Driving through the Serengeti is exactly how you would imagine it. Let's just say Disney got it BANG ON with absolutely everything!! It was by far one of the coolest things I have done!!! The giraffes, the zebras, the elephants, the wildabest, all the different kids of deer, the warthogs, the heyenas- all SO AMAZING!!! We drove for a handful of hours (we stopped counting those weeks ago) and camped in the middle of nowhere with about 30 other tents. It's crazy to think of all the wildlife that was probably circling around the grounds, waiting for some one to go to the bathroom or something. Today, we got up super early and started our game drive. We were SUPER lucky as in the first hour, we saw a LEOPARD hanging out in a tree, full from a recent kill (and the carcus was hanging in the tree to prove it). Apparently people usually have to drive for hours to see one of these guys, and we saw him right in the morning- it was awesome!!

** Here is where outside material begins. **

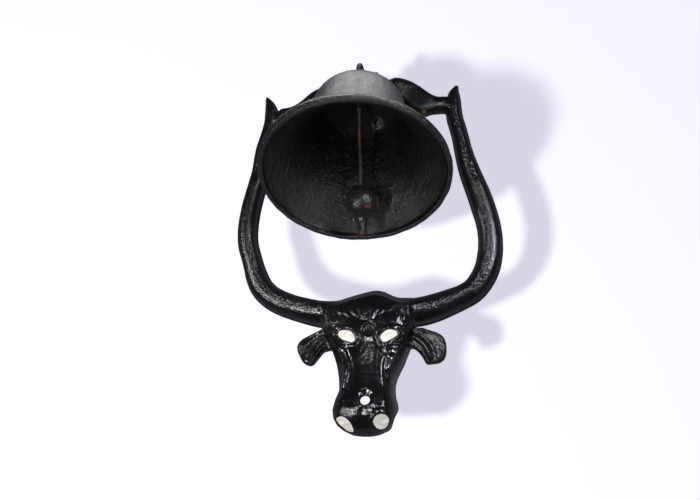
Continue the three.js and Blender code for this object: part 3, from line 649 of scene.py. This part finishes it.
# two lumps of metal left inside the crown
for (lx, ly, lz), lh, lw in (((15.8, 30.6, 103.9), 2.6, 4.2), ((17.6, 27.4, 105.6), 1.4, 3.0), ((-23.0, 28.8, 101.4), 1.2, 3.0), ((-19.4, 27.0, 104.0), 0.8, 2.4)):
    q = (px - lx) ** 2 + (py - ly) ** 2 + (pz - lz) ** 2
    dn = dn + isin[:, None] * lh * LUMP_SIGN * np.exp(-q / (lw * lw))
px = px + nrm[:, 0][:, None] * dn * np.cos(T_)
py = py + nrm[:, 0][:, None] * dn * np.sin(T_)
pz = pz + nrm[:, 1][:, None] * dn
verts = [(0, 0, prof[0, 1])]
verts += list(zip(px.ravel(), py.ravel(), pz.ravel()))
verts += [(0, 0, prof[-1, 1])]
faces = []
m = len(r)
for i in range(SEG):
    j = (i + 1) % SEG
    faces.append((0, 1 + j, 1 + i))
    for k in range(m - 1):
        faces.append((1 + k * SEG + i, 1 + k * SEG + j, 1 + (k + 1) * SEG + j, 1 + (k + 1) * SEG + i))
    faces.append((1 + (m - 1) * SEG + i, 1 + (m - 1) * SEG + j, len(verts) - 1))
bell = new_object("bell_shell", bell_to_row(verts), faces)
import bmesh
bm = bmesh.new()
bm.from_mesh(bell.data)
bmesh.ops.recalc_face_normals(bm, faces=bm.faces)
bm.to_mesh(bell.data)
bm.free()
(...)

Then, we saw a lioness far off in the distance, and Ains and I absolutely freaked out!! That right there was worth the price of the safari and we were ready to go home happy. Turns out we had an amazing driver (thank you Rashidi!) and he found us not one, but TWO male lions that were approx. 5 feet away from our car- seriously!!! They were in a deep, mid afternoon nap and it was absolutely mind blowing to see just how huge they actually are!! The pictures and videos we took almost don't do it justice. It was so unbelievable!! By the end of the day, we had seen 11 lions in total, and it was worth every penny. All we needed was some Elton John and the rest of the Lion King soundtrack, and Ains and I would have been holding eachother, bawling!

Okay, times running out. We are in Arusha for the night, and are flying to Zanzibar for our last 3 nights. Cant wait to come home and share, and can't believe that it's almost over!!